Thirdly, and as a bit of an afterthought, it seems to me that there someone is palpably absent from the photo. It's our Prime Minister. Now, there may be all sorts of good reasons why she couldn't be there just then. Maybe she needed to set off for London to be back in time for the evening's Festival of Remembrance. We would all understand that and support it. Maybe the Macron-Merkel photo was set up as "Europhiles only" and she would have been de trop. Perhaps she was asked and politely declined. Nevertheless, her absence is striking. At Compiègne on 11 November 1918, there were not two signatory nations but three: France, Germany and Great Britain. In the light of that, how could the British not have been included in this powerful image of postwar reconciliation?
I don't know the answer. But what I read in the photo is a European future from which Britain is absent. And that distresses me beyond measure.
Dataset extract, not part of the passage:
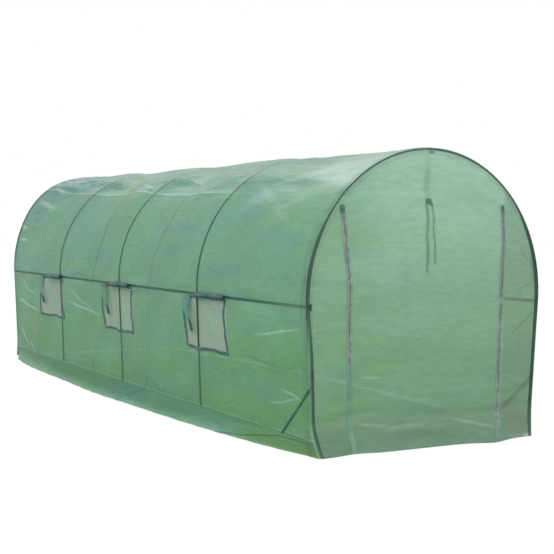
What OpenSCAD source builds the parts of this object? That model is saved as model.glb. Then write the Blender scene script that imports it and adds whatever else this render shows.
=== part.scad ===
// Polytunnel greenhouse: five round-topped tube hoops joined by a ridge rail, side rails and
// bottom rails, under a woven film cover with netted side windows and a zipped front doorway.
// X runs across, Y runs from the front end (-Y) to the rear, Z is up, and the ground is z = 0.

/* [Tunnel] */
// Distance from the first hoop to the last, centre to centre
tunnel_length = 6000; // [4500:100:8000]
// Bend radius of a hoop, to the middle of its tube
arch_r = 985; // [850:5:1400]
// Height of the centre of the bend above the ground
arch_centre_z = 1000; // [800:10:1400]
// Angle by which each leg leans in towards its foot
leg_lean = 3; // [1:0.5:6]

/* [Frame] */
// Diameter of the hoop and rail tubes
tube_d = 25; // [16:1:40]
// Height of the bottom rails' centres above the ground
bottom_rail_z = 95; // [60:5:200]
// Diameter of the corner braces
brace_d = 19; // [12:1:25]
// Height above the ground at which a corner brace meets its leg
brace_up = 405; // [250:5:600]
// Distance from the hoop at which a corner brace meets the bottom rail
brace_along = 330; // [200:5:500]
// Length, height and thickness of the straps that join rails to hoops
strap_length = 110; // [70:5:200]
strap_height = 20; // [12:1:24]
strap_thickness = 3; // [2:0.5:5]

/* [Cover] */
// Thickness of the cover
film = 2; // [1:0.5:4]
// Clearance between the tubes and the cover
film_gap = 0.5; // [0.3:0.1:2]
// How far the hem stands out at the middle of a long side
side_flare = 215; // [80:5:300]
// How far the hem stands out at the middle of an end
end_flare = 150; // [60:5:250]
// How far the hem stands out at the corners
corner_flare = 40; // [10:5:60]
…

Just think what a three-way embrace would have symbolised, how powerful its message would have been! But Brexit means Brexit. So while it's a wonderful photograph to treasure out of this weekend of commemorations, it's also a forlorn one, at least as far as Europeans in Britain are concerned. We could have been part of this true European entente cordiale, this tender reaching out of hands to those who have become firm friends and allies.
But while they are better together, we have turned away. We are on our own. And that is unbearably sad.